March 2023 - June 2023 | Godot 3.5| 3 developer team
Game designer, Programmer, Sound Designer, Composer
Cafe Amore is a 2D isometric Cafe management game where you work as a barista to take customers' orders and make the items they request. As you work, you may find some frequent customers who use the space to chat with others or meet new people. Through working for multiple days, you can have a chance to listen in and see how those customers are changing over time.
Cafe Amore was made for my Game Design Experience class as UC Santa Cruz in the spring quarter of 2023. The game is available to be played here.
When our group began production for Cafe Amore, we initially planned for the game to take place in a 2D perspective. We changed the game to utilize a 2D isometric viewpoint, however, as we felt it would be more visually appealing and give the game a more distinctive art style.
The problem that took a lot of effort to solve was figuring out how to implement an isometric viewpoint in Godot. At the time of developing the game, Godot 4 had been publicly released for a little over a month, so there were few resources to work off of. A lot of tutorials had been depreciated, and so much of the engine had changed that thorough documentation was sparce. The two main concerns of implementation were figuring out z-sorting and detecting where special tiles were on the tilemap.
For the movement of the game, we wanted to utilize tile-based movement and have the player character snap to squares on a grid as they move about the room. That led to many possibilities as to how to implement the movement.
Initially, I attempted to use a point-and-click method where clicking on the desired square would move the player using A* pathfinding. I struggled with this, as a lot of existing tools used to expedite the process of utilizing A* pathfinding were depreciated since the switch to Godot 4. Not only this, but our group was aiming to target inputs with the keyboard, so having to control the game with keyboard input and mouse input would have been disorienting for players.
The solution I implemented was movement using finite state machines. The character controller would naturally stay at an idle state and wait until the player makes an input. The controller is then set to the moving state where it linearly interpolates between the current position and the destination position. Upon reaching the destination, the player input is checked again, if the player is moving, repeat the moving state, if not, revert to the idle state. The result is a convincing form of tile-based movement.
* Flowchart for player movement state machine
* The player moves as a result of a finite state machine
Another challenging aspect involving movement was handing collision. It wasn't feasible to have the player collide with level boundaries while they move, as linearly interpolating the player's position doesn't consider physics collisions. I needed a way to know that a collision would happen before the player would be allowed to move.
To do this, I used raycasts that pointed to the nearest adjacent tiles around the player. Before the idle state would be allowed to transition into the moving state, it would check to see if the raycast would collide with any obstacles. If there were no obstacles, the player moves like normal, but if there were obstacles, the player stays in the idle state.
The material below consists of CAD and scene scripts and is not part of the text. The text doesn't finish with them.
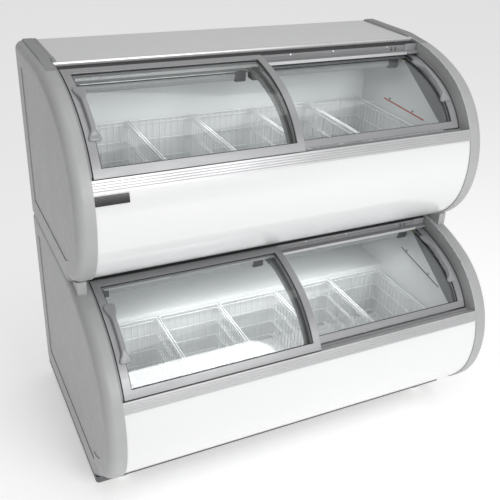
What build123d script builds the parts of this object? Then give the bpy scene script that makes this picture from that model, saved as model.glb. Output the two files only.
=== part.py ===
from build123d import *
import os
from math import sin, cos, radians

# Double-deck display freezer for packed ice cream. Millimetres.
# +Z up, -Y towards the customer, X along the width, origin on the floor under the middle.

os.makedirs("parts", exist_ok=True)

# ---------------------------------------------------------------- driving dimensions
WIDTH = 1500.0
CHEEK_T = 60.0            # thickness of a moulded end cheek
INNER = WIDTH / 2 - CHEEK_T
CASTER_H = 60.0           # floor to the underside of the base pan
UPPER_TOP = 1365.0        # deck height above the base pan's underside
LOWER_TOP = 717.0         # seam between the two units, above the same plane
LOWER_FORWARD = 213.0     # the lower deck stands this far in front of the upper one
PAN_H = 25.0              # height of the base pan
TOE = 769.0               # base pan's front, in front of the back plane

# The front of each deck is three tangent arcs, each (radius, angle where it ends).
# Angles are measured from straight up towards the customer.
ARC_START = 270.0         # the first arc leaves the flat top this far from the back plane
ARCS = [(680.0, 26.0), (345.0, 105.0), (250.0, 180.0)]
BULGE = ARC_START + (ARCS[0][0] - ARCS[1][0]) * sin(radians(ARCS[0][1])) + ARCS[1][0]
DEPTH = BULGE + LOWER_FORWARD       # back sheet to the foremost point of the lower deck
BACK = DEPTH / 2                    # y of the back plane

# Angles and depths of what lies along that front
LID_T = 18.0              # thickness of a sliding lid
LID_IN = {"left": 6.0, "right": 50.0}            # outer face below the cheek's curve
LID_TOP = {"left": 8.1, "right": 4.5}
LID_BOTTOM = {"left": 65.3, "right": 63.3}
LID_W = 697.0
LID_GAP = 9.0             # lid's edge to the cheek
STILE_W = 26.0
TOP_RAIL = 2.7            # degrees of arc
BOTTOM_RAIL = 4.8
GLASS_IN, GLASS_T, GLASS_BITE = 6.0, 4.0, 7.0
BUMPER_TOP, BUMPER_BOTTOM, BUMPER_T = 65.9, 72.6, 40.0
SKIN_IN, SKIN_T = 4.0, 2.5
SEGMENT_IN, SEGMENT_FIRST = 74.0, 8.5    # side segments lie below the inner lid
SILL_IN, SILL_FIRST = 78.0, 64.3         # top of the front sill, and the angle where it starts
RIB_W = 5.0               # guide rib on each cheek, beside the lids
RIB_IN = {-1: 5.0, 1: 46.0}
RIB_FIRST = 9.0

# Tub
TUB_X = 648.0             # half of the tub's inside width
LINER_T = 2.0
TUB_BACK = 100.0          # inside of the tub's rear wall, in front of the back plane
CEILING = 65.0            # tub ceiling below the deck
MOUTH_FRONT = (652.0, 273.0)    # (in front of the back plane, below the deck)
MOUTH_SLOPE = 0.6476      # fall of the mouth per millimetre towards the customer
LEDGE_Z, LEDGE_Y = 405.0, 400.0
LOWER_FLOOR = 150.0
UPPER_FLOOR = 822.0

BASKETS = 5
BASKET_PITCH = 254.0
BASKET_WALL = 3.0

DECK_Y = 322.5            # front of the top sheet
DECK_T = 2.5
NOSE_H = 14.0             # the sheet's turned-down front
HEADER_Y = 262.0          # rear face of the lid header
HEADER_LOW = 79.0         # its underside, below the deck

SEGMENT_TIP = (MOUTH_FRONT[0] - (MOUTH_FRONT[1] - HEADER_LOW) / MOUTH_SLOPE, HEADER_LOW)

DECKS = {"upper": (0.0, UPPER_TOP), "lower": (LOWER_FORWARD, LOWER_TOP)}
LAST_ANGLE = {"upper": 163.3, "lower": 169.0}     # where each front meets what it stands on
FOOT = {"upper": LOWER_TOP, "lower": PAN_H}


# ---------------------------------------------------------------- shared geometry
def place(deck, forward, below):
    """(y, z) of a point given in front of the back plane and below the deck's top, shifted with it."""
    ahead, top = DECKS[deck]
    return (BACK - ahead - forward, CASTER_H + top - below)


def level(forward, height):
    """(y, z) of a point in front of the back plane and above the base pan's underside."""
    return (BACK - forward, CASTER_H + height)


def arc_centres(deck):
    """Centres of the deck's three front arcs."""
    y, z = place(deck, ARC_START, ARCS[0][0])
    centres = [(y, z)]
    for (big, turn), (small, _) in zip(ARCS, ARCS[1:]):
        step = big - small
        y -= step * sin(radians(turn))
        z += step * cos(radians(turn))
        centres.append((y, z))
    return centres


def front_point(deck, inset, angle):
    """(y, z) on the deck's front, inset below its curve, at an angle from straight up."""
    for (radius, end), (y, z) in zip(ARCS, arc_centres(deck)):
        if angle <= end:
            reach = radius - inset
            return (y - reach * sin(radians(angle)), z + reach * cos(radians(angle)))
    raise ValueError("angle beyond the front")


def front_arcs(deck, inset, first, last):
    """Adds the deck's front curve between two angles to the open BuildLine."""
    start = 0.0
    for (radius, end), centre in zip(ARCS, arc_centres(deck)):
        low, high = max(first, start), min(last, end)
        if high > low:
            CenterArc(centre, radius - inset, 90 + low, high - low)
        start = end


def band(deck, outer, inner, first, last):
    """Sketch on the YZ plane of the strip between two insets and two angles."""
    with BuildLine() as edge:
        front_arcs(deck, outer, first, last)
        Line(front_point(deck, outer, last), front_point(deck, inner, last))
        front_arcs(deck, inner, first, last)
        Line(front_point(deck, inner, first), front_point(deck, outer, first))
    make_face(edge.edges())


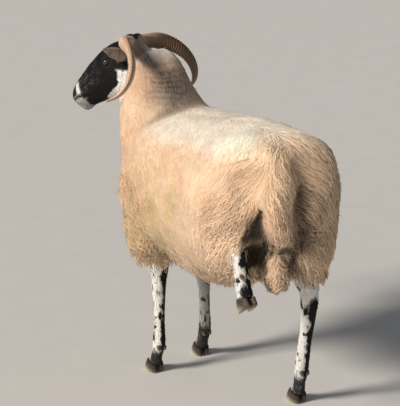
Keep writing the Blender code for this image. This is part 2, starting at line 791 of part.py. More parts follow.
def horn_rows(side):
    rows = []
    across = smooth_rows([(value,) for value in HORN_ACROSS], 8)[:, 0]
    deep = smooth_rows([(value,) for value in HORN_DEEP], 8)[:, 0]
    for i in range(HORN_RINGS + 1):
        share = (i / HORN_RINGS) ** HORN_EASE
        angle = math.radians(HORN_START + (HORN_END - HORN_START) * share)
        coil = HORN_COIL_START + (HORN_COIL_END - HORN_COIL_START) * share
        forward = HORN_BACK + coil * math.cos(angle)
        over = HORN_DOWN + coil * math.sin(angle)
        out = HORN_ROOT_OUT + HORN_SPREAD * share**HORN_SPREAD_POWER
        step = i / HORN_RINGS * (len(across) - 1)
        half_width = float(np.interp(step, range(len(across)), across))
        half_depth = float(np.interp(step, range(len(deep)), deep))
        point = POLL + HEADING * forward + HEAD_LEFT * (side * out) + HEAD_OVER * over
        rows.append((*point, half_width, half_depth, half_depth))
    root = Vector(rows[0][:3]) - HEAD_LEFT * (side * HORN_SOCKET) - HEAD_OVER * (HORN_SOCKET * 0.45)
    rows.insert(0, (*root, *rows[0][3:]))
    return rows


def add_horn(side, label):
    rows = horn_rows(side)
    horn = loft(f"horn_{label}", rows, HEADING, 2.0, HORN_SIDES, 0.0, 1)
    BODY_COLLECTION.objects.link(horn)
    finish(horn, HORN, 0.6)
    socket = cutter(loft(f"horn_socket_{label}", deeper(rows), HEADING, 2.0, HORN_SIDES, GAP * 1.3, 1))
    boolean(head, "DIFFERENCE", socket)
    boolean(neck, "DIFFERENCE", socket)
    largest_piece(settle(head))
    largest_piece(settle(neck))


for side, label in ((1, "left"), (-1, "right")):
    add_eye(side, label)
    add_ear(side, label)
    add_horn(side, label)


# ================================================================ the origin
def centre_on_floor():
    """Moves every node so that the middle of the object's footprint box is the origin."""
    bpy.context.view_layer.update()
    points = np.vstack([[vert.co for vert in obj.data.vertices] for obj in BODY_COLLECTION.objects])
    low = points.min(axis=0)
    high = points.max(axis=0)
    move = Matrix.Translation((-(low[0] + high[0]) / 2, -(low[1] + high[1]) / 2, -low[2]))
    for obj in bpy.data.objects:
        obj.data.transform(move)


centre_on_floor()
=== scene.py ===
import math

import bmesh
import bpy
import numpy as np
from mathutils import Matrix, Vector
from mathutils.bvhtree import BVHTree


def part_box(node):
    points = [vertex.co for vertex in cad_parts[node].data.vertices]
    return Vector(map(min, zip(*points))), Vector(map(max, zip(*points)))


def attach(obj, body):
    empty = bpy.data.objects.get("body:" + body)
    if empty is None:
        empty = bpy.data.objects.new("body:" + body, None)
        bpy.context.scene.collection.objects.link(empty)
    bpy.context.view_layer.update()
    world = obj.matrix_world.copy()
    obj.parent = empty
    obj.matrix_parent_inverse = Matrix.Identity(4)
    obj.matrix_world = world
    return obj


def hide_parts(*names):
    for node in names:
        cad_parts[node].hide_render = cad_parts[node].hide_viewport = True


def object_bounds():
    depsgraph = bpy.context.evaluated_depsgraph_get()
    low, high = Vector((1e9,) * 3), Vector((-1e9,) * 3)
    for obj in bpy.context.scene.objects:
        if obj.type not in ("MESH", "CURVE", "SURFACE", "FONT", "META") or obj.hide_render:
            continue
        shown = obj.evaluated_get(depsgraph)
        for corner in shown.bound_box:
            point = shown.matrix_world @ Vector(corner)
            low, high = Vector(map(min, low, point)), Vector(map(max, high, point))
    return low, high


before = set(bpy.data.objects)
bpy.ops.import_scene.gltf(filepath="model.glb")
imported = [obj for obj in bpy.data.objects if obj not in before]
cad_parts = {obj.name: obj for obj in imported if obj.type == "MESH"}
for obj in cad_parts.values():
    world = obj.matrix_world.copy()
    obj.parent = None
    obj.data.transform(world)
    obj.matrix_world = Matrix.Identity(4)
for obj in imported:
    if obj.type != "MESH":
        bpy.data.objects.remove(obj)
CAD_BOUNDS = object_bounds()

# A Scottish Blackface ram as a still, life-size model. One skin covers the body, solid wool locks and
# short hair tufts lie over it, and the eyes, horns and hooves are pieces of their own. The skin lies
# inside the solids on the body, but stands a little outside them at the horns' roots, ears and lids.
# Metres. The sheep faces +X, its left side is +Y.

# ---------------------------------------------------------------- sizes
# The skin: the grid it is rebuilt on, how deep it lies under each kind of coat, and its faces.
VOXEL = 0.0030
SOFT_DEPTH = 0.0100
CURLED_DEPTH = 0.0190
HAIR_DEPTH = 0.0015
SKIN_FACES = 84000
# The head: how steeply it hangs, in degrees, and where the eyes sit from the poll.
HEAD_PITCH = 36.0
EYE_ALONG = 0.0745
EYE_UP = 0.0025
EYE_RADIUS = 0.0125
# How much of the unwrap's square each strand takes.
PATCH = 0.003
# Where the wool ends: behind the poll, and on the raised leg.
POLL_WOOL = -0.010
RAISED_BARE = 0.415
RAISED_SIDE = (0.530, 0.848)
RAISED_EDGE = -0.043
# Heights where the wool stops on two of the legs, and how much thinner the leg is just below.
WOOL_STOPS = {"leg_hind_right_upper": 0.398, "leg_fore_left_upper": 0.352}
LEG_TOP_SLIM = 0.0075

LIMBS = ("fore_left", "fore_right", "hind_left", "hind_right")
UPPER_LEGS = tuple(f"leg_{name}_upper" for name in LIMBS)
LOWER_LEGS = tuple(f"leg_{name}_lower" for name in LIMBS)
WOOLLY = ("trunk", "neck", "tail", "scrotum", *UPPER_LEGS)
HAIRY = ("head", *LOWER_LEGS)
FLESH = WOOLLY + HAIRY
SIDES = (("left", 1), ("right", -1))


# ================================================================ small tools
def unit(rows):
    rows = np.asarray(rows, float)
    return rows / np.maximum(np.linalg.norm(rows, axis=-1, keepdims=True), 1e-9)


def ramp(values, low, high):
    """0 below low, 1 above high, smooth between. Low may be the larger one."""
    share = np.clip((values - low) / (high - low), 0.0, 1.0)
    return share * share * (3 - 2 * share)


def middle_of(node):
    low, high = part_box(node)
    return np.array((low + high) / 2)


LATTICE = np.random.default_rng(11).uniform(-1.0, 1.0, (32, 32, 32))


def noise(points, size, shift=0.0):
    """Smooth noise from -1 to 1 whose features are about size across."""
    spots = np.asarray(points) / size + shift
    base = np.floor(spots).astype(int)
    part = spots - base
    part = part * part * (3 - 2 * part)
    total = np.zeros(len(spots))
    for corner in range(8):
        bits = np.array([corner & 1, corner >> 1 & 1, corner >> 2 & 1])
        weight = np.prod(np.where(bits, part, 1 - part), axis=1)
        i, j, k = ((base + bits) % 32).T
        total += weight * LATTICE[i, j, k]
    return total


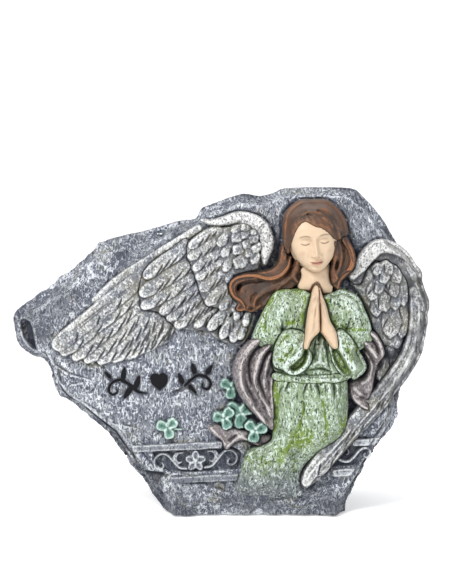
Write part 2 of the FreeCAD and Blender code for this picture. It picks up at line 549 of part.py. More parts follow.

* The lines underneath the player show how raycasts detect possible collision
* The blue squares represent the obstacle collisions
In this project, I was the lead programmer, lead sound designer, and lead for quality assurance. This was my first big project working with a team and there were many things I learned about the game design process. The biggest thing I learned is the importance of maintaining constant communication and giving more reverence to deadlines and timetables. Since I was not working by myself, I needed to stay in contact with my group to ensure this project was the culmination of every person's vision for the game. As such, we utilized a production schedule to keep everyone accountable and met after class times to discuss progress and other comments related to the game.
As the only programmer, this project has strengthened my ability to effectively read documentation and understand better programming practices better. It's easy to find tutorials for most topics, but working in an engine that was still relatively fresh caused me to rely more on the Godot documentation to know what's relevant for a particular issue and to use the information given to come to my own conclusion on how a given framework should work. Often as a computer scientist (especially when working with large, pre-existing codebases and API) we must parse through documentation or code, and I'd say my ability to conceptually understand how a system works without having a tutorial explicitly explain it has been strengthened by this experience.
This was my first project where I provided sound design and composition for a game. The hardest part of the experience for me was learning the best ways to create music to fit a scenario or to match a vibe. I ended up making several iterations of a song to tweak its instrumentation and style to find one that matched the best for the game. Once I found one, I mainly found inspiration for the soundtrack by finding chord progressions I thought sounded interesting and experimented with sounds I thought I'd like.
Most importantly, I learned the most about working in a group. Good communication is what makes or breaks a project, and this first foray was good exposure to understand how important that is. Having good pre-production saves so many exhausting hours of planning as you go, which is something our group learned the hard way. We initially weren't as communicative in the first quarter of the production cycle, and that became a problem later when a lot of logistical issues weren't hammered out before. As an example, we wanted to include a money mechanic to the game which would act as another layer of depth to the gameplay, but we never fully discussed how we would implement it, and we figured we would know how to after starting development. To the surprise of no one, that time to instinctively know how to figure it out never came, and it was too late into development to try to ideate a new mechanic that would've been an essential mechanic, so it was scrapped. Communication is definitely the strongest skill to have on any game development team.